SARA PÉREZ..La primera enseñanza retorcida que reciben los niños con acceso a educación privada –entre los que, dada las precariedades de la educación pública, no solo hay clase media y alta, sino también de muy limitados recursos- son las tarifas que promulgan unilateralmente los colegios y tienen que aceptar los padres, porque no hay ante quién apelar.
De ello se desprende una lección lamentable mostrada al país completo: la de un gobierno y un “ministerio” de Educación, que aparte de la incapacidad y corrupción crónicas que los afectan, no ejercen en modo alguno sus funciones básicas de supervisión y arbitraje, entre los consumidores de un servicio y el sector de la “empresa privada” que lo suple. En ese sentido, los colegios son iguales que los salamis.
Pongo “empresa privada” entre comillas, porque una parte de ella es subvencionada con fondos públicos, especialmente la adscrita a la Iglesia Católica, que desde la firma del Concordato es un barril sin fondo –y sin auditorías- que se mantiene del pueblo dominicano. Ahora está a la espera de que se aplique la necesaria y pertinente ley del 4% para tragarse su pedazo.
Con los colegios, a veces media un refunfuño, pero se impone la mansedumbre y como colectivo estamos tan mal y tan enfermos, que frecuentemente aflora un cierto orgullo: Waaaaaaao! Pagar cuchucientos mil pesos –o mejor aún, dólares- por un año de colegio, aunque la educación en sí sea un desastre, como en efecto suele ser.
No hay ninguna relación entre la calidad del producto y el precio, a menos que en el precio se haya incluido algún cura pederasta, como lujo colateral.
Lo que muchos compran es una bandera abstracta, sin telas, pieles, ni costuras, un símbolo de estatus, considerablemente patético, la real o simulada pertenencia a un estrato social, un anuncio lumínico de que se ha llegado a algún sitio –no se sabe dónde, pero eso no importa-.

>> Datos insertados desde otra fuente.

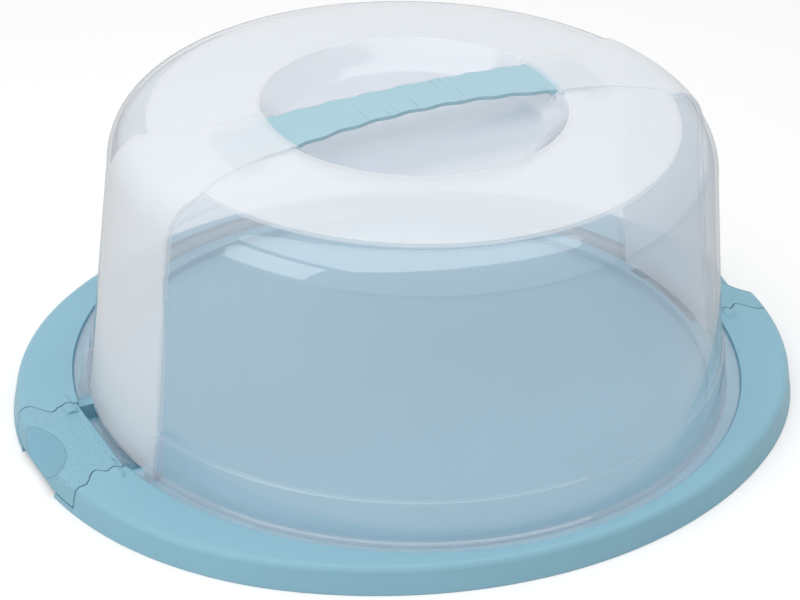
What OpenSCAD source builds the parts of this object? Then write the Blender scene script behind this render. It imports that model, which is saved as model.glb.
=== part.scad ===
// Cake carrier: an oval tray, a round lid that lifts off, a carry strap and two hinged latches.
// Millimetres. X runs along the strap, from latch to latch, Z is up and the tray stands on z = 0.
// The tray, the lid and the latches are thin-walled mouldings, open on the side that is not seen.

/* [Tray] */
// Length of the tray over its foot
tray_l = 357.8; // [354:0.2:380]
// Width of the tray over its foot
tray_w = 317.8; // [316:0.2:330]
// Height of the rim
tray_h = 12.4; // [11.8:0.1:15]
// Radius of the rim's upper outer edge
rim_round = 3.5; // [2.5:0.1:4]
// How far the outer wall leans in on its way up
rim_lean = 1.6; // [0.5:0.1:2.5]
// Thickness of the tray's walls
tray_wall = 2; // [1.6:0.1:2.2]
// Height of the floor that carries the cake
floor_h = 6; // [5.4:0.1:7.5]
// Width of the ledge that carries the lid
ledge_w = 14.6; // [12.5:0.1:16]
// Radial stiffening ribs under the rim
rib_count = 20; // [8:4:36]
// Thickness of the ribs and of the rings under the floor
rib_t = 1.6; // [1.2:0.1:2.4]
// Diameter of the inner ring under the floor
ring_small_d = 110; // [60:1:140]
// Diameter of the outer ring under the floor
ring_big_d = 210; // [160:1:250]

/* [Lid] */
// Diameter over the flange
lid_d = 300; // [296:0.5:302]
// Width of the flange beyond the wall's foot
flange_w = 7.4; // [6:0.1:8.5]
// Thickness of the flange
flange_t = 2.2; // [1.6:0.1:2.6]
// How far the flange lies below the rim
flange_sink = 0.6; // [0.2:0.1:1]
// Thickness of the lid's wall
lid_wall = 1.8; // [1.4:0.1:2.2]
// How far the wall leans in from its foot to the shoulder
wall_lean = 10.8; // [4:0.1:16]
// Height of the lid's wall, from the ledge to the shoulder
wall_h = 105.4; // [80:0.2:140]
// Height of the rounded shoulder
shoulder_h = 19.5; // [14:0.1:26]
// Width of the rounded shoulder
shoulder_w = 17.1; // [12:0.1:24]
// Height of the step round the roof
roof_step = 0.6; // [0.3:0.1:1.2]
// Rise of the roof from the shoulder to the dish
roof_rise = 4.6; // [2:0.1:8]
// Diameter of the dish at its rim
dish_d = 133; // [120:0.5:150]
// Diameter of the dish's floor
dish_floor_d = 112; // [95:0.5:116]
// Depth of the dish
dish_depth = 11.7; // [9:0.1:18]
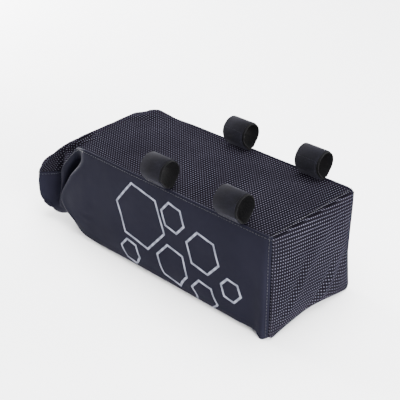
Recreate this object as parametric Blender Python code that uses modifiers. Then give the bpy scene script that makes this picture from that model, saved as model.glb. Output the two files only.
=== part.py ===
"""Aero bar bag: a soft bag that hangs by four strap loops under two handlebar extension tubes.

The bag is three sewn cloth panels round one hollow. A dotted top panel runs from the rear
edge over the folded nose. A plain belly panel is one U of cloth: left side, bottom and right
side, closed over the lower half of the nose. A dotted rear panel closes the back.
Four loops stand on the top panel, two on each side, in line with the tubes that they take.

Frame: metres, +Z up, the floor that the belly rests on is Z = 0, the bag runs along X with
its nose at -X and its rear panel at +X, and Y = 0 is its plane of symmetry.
"""

import math

import bpy
import bmesh
import numpy as np

MM = 0.001

# Driving dimensions of the bag
BODY_LENGTH = 228.0 * MM          # rear seam to where the front folds begin
NOSE_LENGTH = 121.0 * MM          # from there to the tip of the nose
REAR_BULGE = 7.0 * MM             # how far the rear panel swells past its seam
HALF_WIDTH = 66.0 * MM            # centre plane to the fullest part of a side
TOP_HEIGHT = 114.5 * MM           # floor to the upper face of the top panel
CORNER_RADIUS = 10.0 * MM         # roll of the cloth from the sides to the bottom
WALL = 1.5 * MM                   # cloth with its coating and lining
SEAM_GAP = 0.4 * MM               # clearance between two sewn edges
FRONT_SEAM_GAP = 1.0 * MM         # clearance at the front seam, where both panels bend in
SEAM_LIP = 1.2 * MM               # how far the belly's edge stands over the top panel
LEAST_MITRE = 0.8                 # least that the top panel draws back from a seam, in walls
MOST_MITRE = 2.6                  # and the most, in walls
MITRE_SLACK = 1.25                # how much further it draws back than a snug mitre

# Driving dimensions of the strap loops
TUBE_DIAMETER = 22.2 * MM
TUBE_SPACING = 120.3 * MM         # axis to axis, across the bag
TUBE_RISE = 18.0 * MM             # top panel to the tubes' axes
STRAP_WIDTH = 29.0 * MM           # along the tube
STRAP_THICKNESS = 1.7 * MM        # hook and pile tape, pressed together
STRAP_CLEARANCE = 0.3 * MM        # tape to the top of the tube
STRAP_SLACK = 0.5 * MM            # extra radius of the loop, below the tube's axis
STRAP_SEAT = 0.3 * MM             # tape to the cloth that it is sewn to
STRAP_FOOT = 7.0 * MM             # how far a loop's foot reaches in over the top panel
FRONT_STRAP = 144.5 * MM          # rear seam to the middle of the front loops
REAR_STRAP = 47.5 * MM            # rear seam to the middle of the rear loops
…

Es una atrocidad –aunque pensándolo bien, eso tal vez compagine con los objetivos de la educación esperada- entregar un niño o un niña a un colegio dirigido por una mafia desembozada, que obliga a sus alumnos –violando sus derechos- a comprar el uniforme en el centro educativo, como si fuera una tienda y no una escuela, para exprimirle a la clientela hasta el último chele extra y que demandan cuotas adelantadas, que parecen diseñadas para competir con las ostentosidades de narcotraficantes y funcionarios ladrones.
Las autoridades del gobierno y del ministerio de educación tienen su participación lucrativa e interesada en el desorden de cambio de libros todos los años, que afecta a todos los sectores sociales, dejando en ruinas, desesperados y con deudas a los de menores ingresos.
Con un sistema educativo que es una absoluta calamidad, la cantidad de libros que le demandan a cada estudiante es otra estafa. Solo sirve para alimentar los negocios fraudulentos y clandestinos entre las editoriales y los colegios y entre funcionarios del gobierno, las editoriales y los autores.
Cuidar , con sus más y con sus menos, un libro, para que lo pueda usar el año próximo el hermanito o la hermanita menor es un bello episodio educativo, formativo, que deja en el educando y en la familia instrucciones diversas, incluyendo valores que no se aprenden con anuncios de televisión, sino con hechos cotidianos. Pero hasta eso lo han destruido.
No es que no se cambien los libros nunca, pero lo que tienen ahora y a lo que se presta y de lo que es cómplice el “ministerio” de educación es un relajo, una burla y un atropello.
La apertura del año escolar cada vez es un trauma y deja a gran parte de la población tragándose un cable. Comienza con un abuso y un robo impune y colectivo.
Las enseñanzas que se desprenden de esto, dan lástima.